TASK DIRECTIONS
In the material below, find all lines with the string "this" and copy them.

Part of a data file
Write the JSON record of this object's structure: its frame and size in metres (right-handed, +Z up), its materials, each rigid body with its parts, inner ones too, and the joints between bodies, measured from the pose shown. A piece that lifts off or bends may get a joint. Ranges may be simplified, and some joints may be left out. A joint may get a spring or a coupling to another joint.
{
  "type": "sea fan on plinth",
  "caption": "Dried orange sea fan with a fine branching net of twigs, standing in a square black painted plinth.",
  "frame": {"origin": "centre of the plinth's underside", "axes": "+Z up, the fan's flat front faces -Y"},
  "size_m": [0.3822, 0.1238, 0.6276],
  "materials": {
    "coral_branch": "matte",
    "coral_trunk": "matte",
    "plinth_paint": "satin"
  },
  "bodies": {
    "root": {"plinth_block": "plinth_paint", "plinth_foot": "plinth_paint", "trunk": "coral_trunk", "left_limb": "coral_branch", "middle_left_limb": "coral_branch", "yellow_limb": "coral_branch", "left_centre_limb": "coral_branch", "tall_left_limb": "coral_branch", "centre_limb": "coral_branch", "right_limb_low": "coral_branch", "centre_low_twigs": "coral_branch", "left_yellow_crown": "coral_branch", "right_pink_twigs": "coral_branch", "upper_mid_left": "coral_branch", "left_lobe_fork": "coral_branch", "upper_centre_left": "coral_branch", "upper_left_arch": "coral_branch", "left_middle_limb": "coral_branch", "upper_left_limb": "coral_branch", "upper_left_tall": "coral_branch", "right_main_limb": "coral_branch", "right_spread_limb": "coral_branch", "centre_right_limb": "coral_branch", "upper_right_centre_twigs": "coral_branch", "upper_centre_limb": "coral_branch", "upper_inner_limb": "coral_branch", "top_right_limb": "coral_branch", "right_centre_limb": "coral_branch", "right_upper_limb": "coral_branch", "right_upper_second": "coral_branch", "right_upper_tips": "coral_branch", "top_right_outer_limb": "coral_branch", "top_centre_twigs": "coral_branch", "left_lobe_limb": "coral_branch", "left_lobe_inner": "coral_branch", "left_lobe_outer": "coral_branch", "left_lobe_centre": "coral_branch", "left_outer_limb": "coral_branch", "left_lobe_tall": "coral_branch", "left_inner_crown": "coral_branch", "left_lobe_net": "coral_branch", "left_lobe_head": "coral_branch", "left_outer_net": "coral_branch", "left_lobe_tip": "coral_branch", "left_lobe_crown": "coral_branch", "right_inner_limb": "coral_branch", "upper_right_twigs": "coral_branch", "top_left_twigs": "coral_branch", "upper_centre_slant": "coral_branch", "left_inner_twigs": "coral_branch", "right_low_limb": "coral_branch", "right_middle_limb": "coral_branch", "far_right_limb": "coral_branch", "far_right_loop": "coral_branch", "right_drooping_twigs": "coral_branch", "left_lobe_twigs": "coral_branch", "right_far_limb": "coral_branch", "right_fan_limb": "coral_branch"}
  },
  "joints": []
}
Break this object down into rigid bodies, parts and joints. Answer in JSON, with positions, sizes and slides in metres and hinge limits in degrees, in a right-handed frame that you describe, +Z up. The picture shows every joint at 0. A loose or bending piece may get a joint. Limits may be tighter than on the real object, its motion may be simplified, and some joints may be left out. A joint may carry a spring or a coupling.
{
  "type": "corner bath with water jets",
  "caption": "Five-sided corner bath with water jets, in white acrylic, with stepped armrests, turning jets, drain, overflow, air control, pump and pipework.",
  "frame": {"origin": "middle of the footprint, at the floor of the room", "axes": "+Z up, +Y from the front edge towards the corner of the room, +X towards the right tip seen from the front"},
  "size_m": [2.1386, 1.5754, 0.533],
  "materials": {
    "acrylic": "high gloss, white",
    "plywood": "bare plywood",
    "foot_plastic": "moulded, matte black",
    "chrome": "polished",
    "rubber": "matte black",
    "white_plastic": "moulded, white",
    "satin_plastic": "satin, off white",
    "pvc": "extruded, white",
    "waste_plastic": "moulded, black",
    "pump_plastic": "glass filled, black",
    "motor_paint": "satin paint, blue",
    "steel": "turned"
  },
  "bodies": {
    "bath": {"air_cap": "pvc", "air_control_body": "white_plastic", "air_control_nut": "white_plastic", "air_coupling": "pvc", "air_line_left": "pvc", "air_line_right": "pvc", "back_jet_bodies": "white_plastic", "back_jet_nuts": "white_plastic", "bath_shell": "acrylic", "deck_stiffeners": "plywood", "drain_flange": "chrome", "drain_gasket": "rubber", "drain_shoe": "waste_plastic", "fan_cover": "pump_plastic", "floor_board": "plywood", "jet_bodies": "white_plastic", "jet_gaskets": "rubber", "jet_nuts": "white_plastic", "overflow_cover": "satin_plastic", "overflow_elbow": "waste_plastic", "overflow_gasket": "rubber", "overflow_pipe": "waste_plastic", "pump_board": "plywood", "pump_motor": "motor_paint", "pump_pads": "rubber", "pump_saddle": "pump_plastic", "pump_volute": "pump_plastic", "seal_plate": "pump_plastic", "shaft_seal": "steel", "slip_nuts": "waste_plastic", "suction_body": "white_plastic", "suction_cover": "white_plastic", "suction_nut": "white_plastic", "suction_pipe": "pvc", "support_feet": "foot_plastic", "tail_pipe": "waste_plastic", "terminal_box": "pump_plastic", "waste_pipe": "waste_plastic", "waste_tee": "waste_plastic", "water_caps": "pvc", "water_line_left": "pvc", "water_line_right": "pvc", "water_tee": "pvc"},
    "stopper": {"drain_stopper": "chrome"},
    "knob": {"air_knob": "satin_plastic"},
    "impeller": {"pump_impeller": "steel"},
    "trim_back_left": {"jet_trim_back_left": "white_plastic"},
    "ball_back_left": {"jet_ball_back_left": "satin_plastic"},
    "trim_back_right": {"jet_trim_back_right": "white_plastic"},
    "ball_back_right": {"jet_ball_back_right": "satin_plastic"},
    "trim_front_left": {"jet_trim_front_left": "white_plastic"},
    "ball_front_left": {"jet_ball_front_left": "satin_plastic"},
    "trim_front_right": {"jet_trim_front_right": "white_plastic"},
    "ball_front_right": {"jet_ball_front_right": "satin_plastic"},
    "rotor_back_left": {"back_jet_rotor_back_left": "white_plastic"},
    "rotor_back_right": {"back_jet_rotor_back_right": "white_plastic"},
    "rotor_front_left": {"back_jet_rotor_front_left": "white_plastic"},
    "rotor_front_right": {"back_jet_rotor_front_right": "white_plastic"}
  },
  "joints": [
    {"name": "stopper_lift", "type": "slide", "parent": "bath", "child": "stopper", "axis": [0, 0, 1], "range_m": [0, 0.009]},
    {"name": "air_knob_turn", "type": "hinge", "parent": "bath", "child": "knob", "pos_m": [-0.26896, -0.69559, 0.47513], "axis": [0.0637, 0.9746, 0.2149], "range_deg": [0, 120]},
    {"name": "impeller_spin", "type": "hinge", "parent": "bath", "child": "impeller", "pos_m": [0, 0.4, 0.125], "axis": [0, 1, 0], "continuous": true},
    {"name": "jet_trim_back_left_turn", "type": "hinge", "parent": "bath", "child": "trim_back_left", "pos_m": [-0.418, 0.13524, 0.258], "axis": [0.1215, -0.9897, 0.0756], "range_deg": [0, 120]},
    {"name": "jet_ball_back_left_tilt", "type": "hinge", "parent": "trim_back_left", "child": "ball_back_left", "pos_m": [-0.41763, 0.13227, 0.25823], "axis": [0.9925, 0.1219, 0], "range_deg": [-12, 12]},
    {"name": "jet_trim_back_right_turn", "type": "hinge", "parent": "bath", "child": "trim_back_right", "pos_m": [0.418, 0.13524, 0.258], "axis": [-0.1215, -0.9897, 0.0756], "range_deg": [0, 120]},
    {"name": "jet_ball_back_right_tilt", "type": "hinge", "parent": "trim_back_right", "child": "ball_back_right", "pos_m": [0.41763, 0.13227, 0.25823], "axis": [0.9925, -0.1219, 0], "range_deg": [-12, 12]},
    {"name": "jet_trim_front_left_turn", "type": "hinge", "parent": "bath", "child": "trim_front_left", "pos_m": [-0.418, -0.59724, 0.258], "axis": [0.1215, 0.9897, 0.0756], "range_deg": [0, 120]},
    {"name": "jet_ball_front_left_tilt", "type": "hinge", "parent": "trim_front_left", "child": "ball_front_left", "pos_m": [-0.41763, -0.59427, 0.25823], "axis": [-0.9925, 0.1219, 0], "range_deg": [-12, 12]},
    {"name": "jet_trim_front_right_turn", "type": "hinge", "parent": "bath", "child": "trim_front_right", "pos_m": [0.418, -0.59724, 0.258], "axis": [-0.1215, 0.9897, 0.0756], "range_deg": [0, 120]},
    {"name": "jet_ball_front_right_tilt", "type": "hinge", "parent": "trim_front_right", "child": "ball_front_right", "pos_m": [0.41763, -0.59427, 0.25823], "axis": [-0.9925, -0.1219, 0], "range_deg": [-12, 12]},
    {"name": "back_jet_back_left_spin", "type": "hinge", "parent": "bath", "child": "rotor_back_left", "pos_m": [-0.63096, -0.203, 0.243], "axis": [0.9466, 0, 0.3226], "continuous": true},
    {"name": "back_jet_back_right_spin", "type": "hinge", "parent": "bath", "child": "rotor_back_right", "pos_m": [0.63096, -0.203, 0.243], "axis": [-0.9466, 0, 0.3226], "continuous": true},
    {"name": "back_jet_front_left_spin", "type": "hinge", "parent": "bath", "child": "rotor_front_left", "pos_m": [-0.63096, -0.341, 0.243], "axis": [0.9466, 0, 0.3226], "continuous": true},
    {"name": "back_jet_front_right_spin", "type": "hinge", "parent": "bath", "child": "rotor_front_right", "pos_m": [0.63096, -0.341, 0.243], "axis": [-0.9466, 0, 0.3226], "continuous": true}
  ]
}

TASK RESULT
Write the JSON record of this object's structure: its frame and size in metres (right-handed, +Z up), its materials, each rigid body with its parts, inner ones too, and the joints between bodies, measured from the pose shown. A piece that lifts off or bends may get a joint. Ranges may be simplified, and some joints may be left out. A joint may get a spring or a coupling to another joint.
Break this object down into rigid bodies, parts and joints. Answer in JSON, with positions, sizes and slides in metres and hinge limits in degrees, in a right-handed frame that you describe, +Z up. The picture shows every joint at 0. A loose or bending piece may get a joint. Limits may be tighter than on the real object, its motion may be simplified, and some joints may be left out. A joint may carry a spring or a coupling.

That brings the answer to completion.